Listed Buildings

KINGSTON MANOR

Grade: II

Early C19. Two storeys and attic. Three windows. Two dormers. Faced with Roman cement, the ground floor rusticated. Stringcourse, cornice and balustraded parapet. The windows are flanked by pilasters and those on the first floor have moulded architrave surrounds. Glazing bars intact. Porch up four steps with round-headed coved doorway and round-headed windows in its flanks. On each side of the main block is a contemporary wing of one storey with splayed angles, flanked by pilasters and faced with square knapped flints between the pilasters. Each wing has one tripartite window and a balustraded parapet over.

National Grid Reference: TQ 07967 02176

 

EAST KINGSTON FARMHOUSE

Grade: II

Two parallel ranges. West range C18. Two storeys. Three windows. Faced with flint cobbles with long and short dressings and quoins of red brick. Two projecting bays, tile-hung. Mansarded tiled roof. Glazing bars intact. Round-headed doorway up five steps with iron handrail, having doorway with semi-circular fanlight and later porch built over it. The east range is early C19. Red brick and grey headers alternately. Wooden porch.

National Grid Reference: TQ 08563 02019

 

SEA BARN

Grade: ll

C19. Faced with flint cobbles with long and short red brick quoins. Slate roof. Loop lights in the form of a cross, edged with brick. Wagon entrance with the top portion weather-boarded.

National Grid Reference: TQ 08839 01720

THE OLD COTTAGE

Grade: II

Cottage. Late C18 or early C19 cottage, shown on the tithe map of 1843. Refenestrated in C20. Built of flint cobbles with hipped thatched roof and brick chimneystack. One storey; 4 windows. C20 casements in original openings. Plank door. C20 L-wing of 2 bays in matching materials. On the 1843 tithe map of Kingston this cottage is described as a property no 50: cottage and garden, value £3-3s-2d a year. It probably originally provided accommodation for farm workers.

National Grid Reference: TQ 08655 01981

SEA LANE HOUSE

Grade: II

Built in 1939. Architects F R S Yorke and Marcel Breuer. L-shaped house of two storeys. Short wing entirely of rendered brick. Long wing to the south has an open ground floor with reinforced concrete columns and slab supporting a rendered brick first floor. Parapet to boarded roof. Ground floor service accommodation and garage. Curved, cantilevered stairs and balcony to living accommodation on first floor. Additional frontage to Sea Lane.

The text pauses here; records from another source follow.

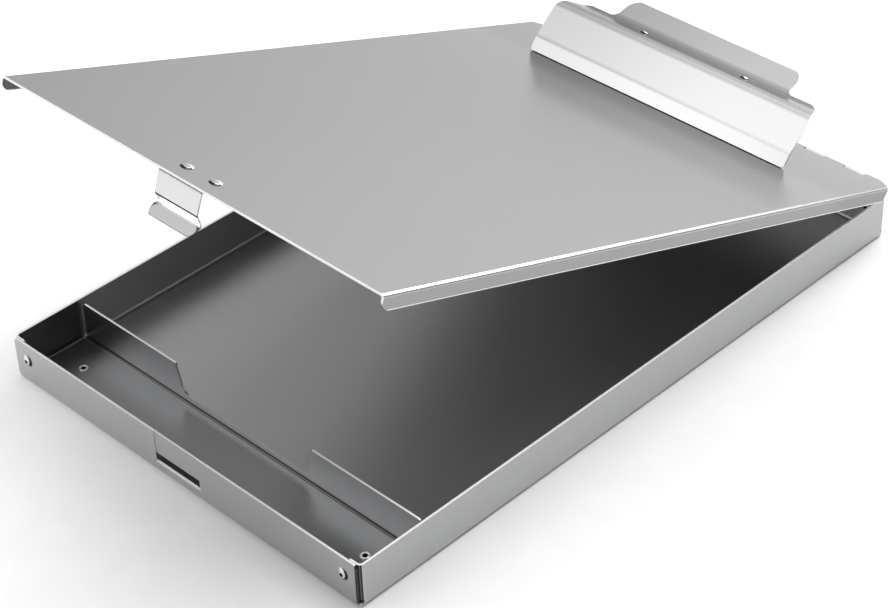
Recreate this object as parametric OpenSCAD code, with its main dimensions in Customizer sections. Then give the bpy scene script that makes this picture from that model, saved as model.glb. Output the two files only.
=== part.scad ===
// Storage clipboard box: a shallow folded-sheet tray with a pen compartment,
// and a hinged lid that is a writing plate with a spring clip.
// Millimetres. The origin is the middle of the tray's underside, +Z is up,
// +Y points to the hinge and -Y to the latch.

/* [Tray] */
// Outside width of the tray
tray_w = 236; // [200:1:260]
// Outside length of the tray
tray_l = 368; // [330:1:400]
// Height of the side and front walls
wall_h = 24; // [22:1:30]
// Thickness of the tray and lid sheet
sheet_t = 1.0; // [0.8:0.1:1.2]
// Outside radius of the tray's folded edges
fold_r = 2.5; // [2:0.1:3]
// Length of the tabs folded behind the end walls
tab_len = 20; // [14:1:30]

/* [Pen compartment] */
// Distance from the front wall to the divider
pen_depth = 40; // [34:1:60]
// Height of the divider's top edge
divider_h = 22.5; // [16:0.5:23]
// Width of the finger notch in the divider
notch_w = 93; // [50:1:120]
// Height of the notch's sill above the floor
notch_sill = 6.5; // [5:0.5:10]
// Distance of the eyelets from the middle
eyelet_x = 97; // [80:1:104]

/* [Hinge] */
// Height of the hinge axis
hinge_z = 30; // [28.5:0.5:33]
// Outside radius of the knuckles
knuckle_r = 2.2; // [2.1:0.1:2.6]
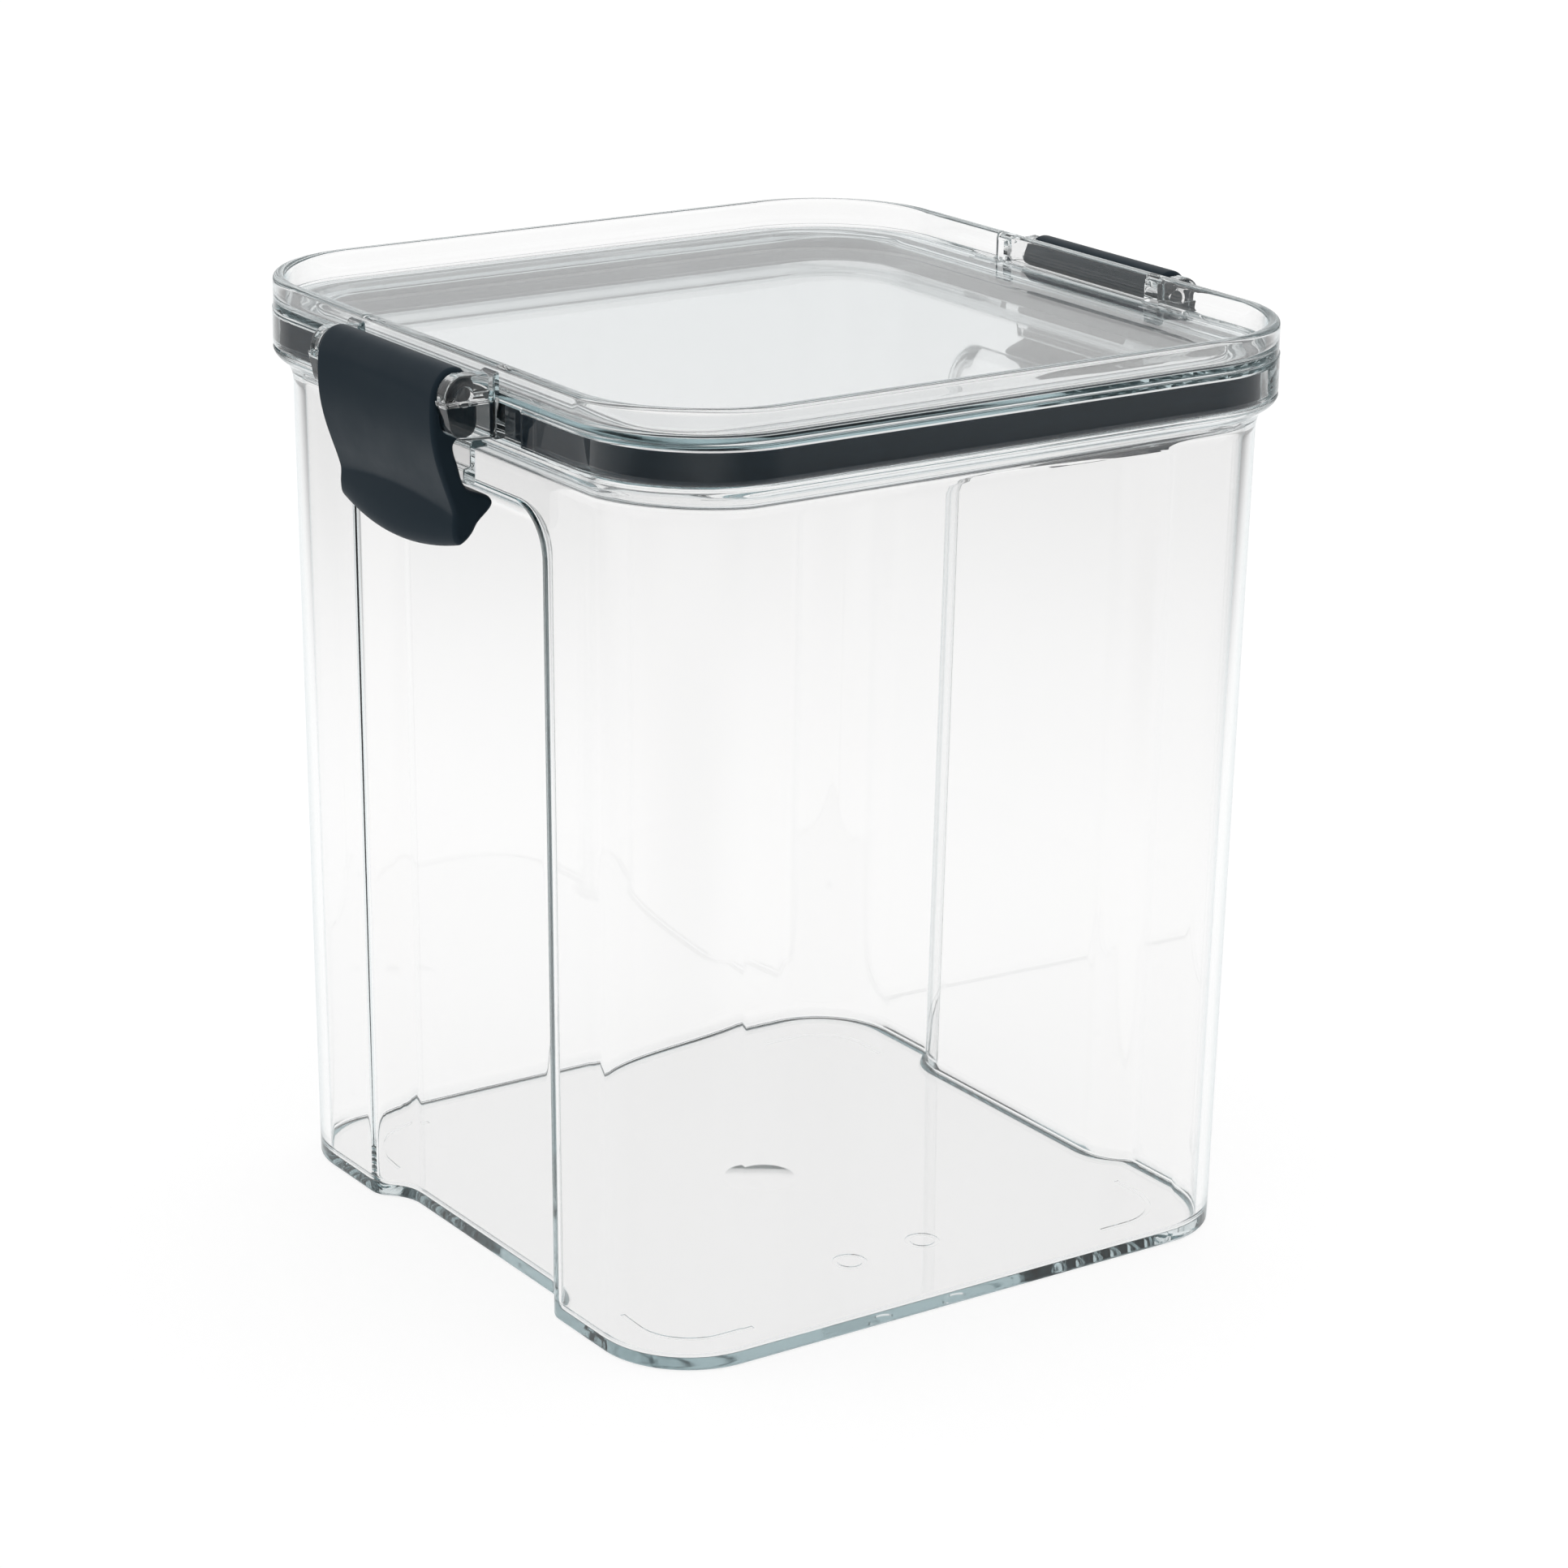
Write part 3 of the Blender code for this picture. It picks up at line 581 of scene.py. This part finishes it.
# ---------------------------------------------------------------- lid
def make_lid():
    rings = []

    def ring(half, r, z, grow=0.0):
        rings.append(rounded_ring(half[0] + grow, half[1] + grow, r + grow, z))

    def outside(inset, z):
        ring(LID_HALF, LID_R, z, -inset)

    skirt_z = FLANGE_TOP_Z + TOUCH
    inner_half = (PLUG_HALF[0] - PLUG_WALL, PLUG_HALF[1] - PLUG_WALL)
    inner_r = PLUG_R - PLUG_WALL
    # Underside of the plate, then down the inside of the plug
    ring(inner_half, inner_r, PLATE_UNDER_Z, -2.4)
    for step in range(6):
        turn = math.radians(90.0 * step / 5)
        ring(inner_half, inner_r, PLATE_UNDER_Z - 1.2 * (1.0 - math.cos(turn)), -1.2 * (1.0 - math.sin(turn)))
    ring(inner_half, inner_r, PLUG_BOTTOM_Z + 1.0)
    # Rounded end of the plug
    for step in range(7):
        turn = math.radians(180.0 * step / 6)
        out = 0.5 * PLUG_WALL * (1.0 - math.cos(turn))
        ring(inner_half, inner_r, PLUG_BOTTOM_Z + 0.5 - 0.5 * math.sin(turn), out)
    ring(PLUG_HALF, PLUG_R, PLUG_BOTTOM_Z + 1.0)
    ring(PLUG_HALF, PLUG_R, skirt_z - 0.4)
    ring(PLUG_HALF, PLUG_R, skirt_z + 0.1)
    # Gasket channel
    cin, cout = CHANNEL_IN, CHANNEL_OUT
    ring(cin[:2], cin[2], skirt_z + 0.1)
    ring(cin[:2], cin[2], skirt_z + 0.6)
    ring(cin[:2], cin[2], CHANNEL_ROOF_Z - 0.3)
    ring(cin[:2], cin[2], CHANNEL_ROOF_Z, 0.05)
    ring(cout[:2], cout[2], CHANNEL_ROOF_Z, -0.3)
    ring(cout[:2], cout[2], CHANNEL_ROOF_Z - 0.3)
    ring(cout[:2], cout[2], skirt_z + 0.5)
    ring(cout[:2], cout[2], skirt_z, 0.15)
    # Skirt
    outside(0.9, skirt_z)
    for step in range(5):
        turn = math.radians(90.0 * step / 4)
        outside(0.5 * (1.0 - math.sin(turn)), skirt_z + 0.5 * (1.0 - math.cos(turn)))
    outside(0.0, skirt_z + 1.0)
    outside(0.0, SHOULDER_Z - 0.5)
    outside(0.0, SHOULDER_Z - 0.25)
    outside(0.03, SHOULDER_Z - 0.1)
    outside(0.12, SHOULDER_Z)
    outside(RIM_STEP, SHOULDER_Z + 0.06)
    outside(RIM_STEP, SHOULDER_Z + 0.5)
    # Raised rim with a full round top
    outside(RIM_STEP, HEIGHT - 1.6)
    for step in range(13):
        turn = math.radians(180.0 * step / 12)
        outside(RIM_STEP + 0.5 * RIM_WALL * (1.0 - math.cos(turn)), HEIGHT - 1.0 + 1.0 * math.sin(turn))
    inner = RIM_STEP + RIM_WALL
    outside(inner, HEIGHT - 1.6)
    fillet = 1.6
    outside(inner, TRAY_FLOOR_Z + fillet + 0.5)
    for step in range(8):
        turn = math.radians(90.0 * step / 7)
        outside(inner + fillet * (1.0 - math.cos(turn)), TRAY_FLOOR_Z + fillet * (1.0 - math.sin(turn)))
    outside(inner + fillet + 1.0, TRAY_FLOOR_Z)
    lid = skin("lid_moulding", rings, sharp=40.0)

    pockets, noses, feet, roots, holes = [], [], [], [], []
    for side in (-1.0, 1.0):
        pocket = prism(
            "pocket",
            [
                (side * x, z)
                for x, z in (
                    (POCKET_FACE_X, FLANGE_TOP_Z - 3.0), (LID_HALF[0] + 4.0, FLANGE_TOP_Z - 3.0),
                    (LID_HALF[0] + 4.0, POCKET_TOP_Z), (POCKET_FACE_X, POCKET_TOP_Z),
                )
            ],
            -POCKET_HALF_W, POCKET_HALF_W, bevel=0.5,
        )
        pockets.append(pocket)
        for end in (-1.0, 1.0):
            nose = prism(
                "ear_nose", [(side * x, z) for x, z in ear_outline(0.25, SHOULDER_Z - 1.0, 999.0)],
                end * EAR_IN_Y, end * (EAR_OUT_Y - EAR_LEDGE), bevel=0.5, segments=4, rim_only=True,
            )
            foot = prism(
                "ear_foot", [(side * x, z) for x, z in ear_outline(0.0, 0.0, SHOULDER_Z)],
                end * EAR_IN_Y, end * EAR_OUT_Y, bevel=0.22, segments=3, rim_only=True,
            )
            root_x0, root_x1 = POCKET_FACE_X - 0.5, LID_HALF[0] + 0.9
            root = prism(
                "root",
                [
                    (side * x, z)
                    for x, z in (
                        (root_x0, PIVOT_Z - 7.9), (root_x1 - 0.5, PIVOT_Z - 7.9), (root_x1, PIVOT_Z - 7.4),
                        (root_x1, PIVOT_Z + 3.3), (root_x1 - 0.25, PIVOT_Z + 3.95), (root_x1 - 0.9, PIVOT_Z + 4.2),
                        (LID_HALF[0] - 1.3, PIVOT_Z + 4.2), (LID_HALF[0] - 1.3, PIVOT_Z - 0.9),
                        (root_x0, PIVOT_Z - 1.0),
                    )
                ],
                end * (EAR_IN_Y + 0.15), end * EAR_ROOT_OUT_Y, bevel=0.35, segments=3, rim_only=True,
            )
            noses.append(nose)
            feet.append(foot)
            roots.append(root)
        holes.append(cylinder_y("pin_hole", side * PIVOT_X, PIVOT_Z, PIN_HOLE_R, PIN_HOLE_END_Y, 40))
    for tools, operation in (
        (pockets, "DIFFERENCE"), (noses, "UNION"), (feet, "UNION"), (roots, "UNION"), (holes, "DIFFERENCE"),
    ):
        boolean(lid, merged(tools), operation)
    finish_flags(lid, 40.0)
    return lid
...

National Grid Reference: TQ 08490 01644

Runnymede

Grade: ll

Private House. 1936 by Wells Coates, builders E and L Berg. Steel frame, clad in steel sheeting, on concrete foundations and with plaster wall finishes. Flat roofs. Near-diamond shaped plan of two storeys and roof-top room, the upper floor set behind balconies - with curved prow and flanking single-storey wings facing south across the sea. Entrance on north side facing the road has two storey wing. Flat roofs accessed from small room or lobby which incorporates stack. International modern style. Windows replaced within original surrounds, save where concealed behind later screens to balcony. Balcony supported on narrow columns. Interior never had features of special interest.

This is a rare example of a Sunspan House and forms a strong group with Sea Lane House, the modern movement house by Yorke and Breuer already listed

Wells Coates was 'the father-figure of the English modern movement' (Cohn), and one of the first architects to build in a pure modern style. His engineering background led him to become the first British modernism to exploit the possibilities of prefabrication when he designed the Sunspan House as a kit to be assembled by builders. The idea of prefabrication and easy-assembly was one of the important tenets of modernism: the idea of putting an architect-designed house within as easy reach of the population as a motor car. The design developed out of the Isotype studies made as part of his design of the Lawn Road flats (grade I) in Camden, London. The critic Philip Morton Shand, writing in the Architects' Journal, considered the Sunspan House 'perhaps the first serious English contribution to domestic planning forms since that famous discovery of the "free, open planning " of the English country house took the Continent by storm at the beginning of this century.' However, very few examples were built, and this survivor remains important, despite its alteration, and additionally has strong group value with its modern neighbour.

 

Sources Architects' Journal, 26 April 1934 Sherban Cantacuzino, Wells Coates, A Monograph, London, Gordon Fraser, 1978.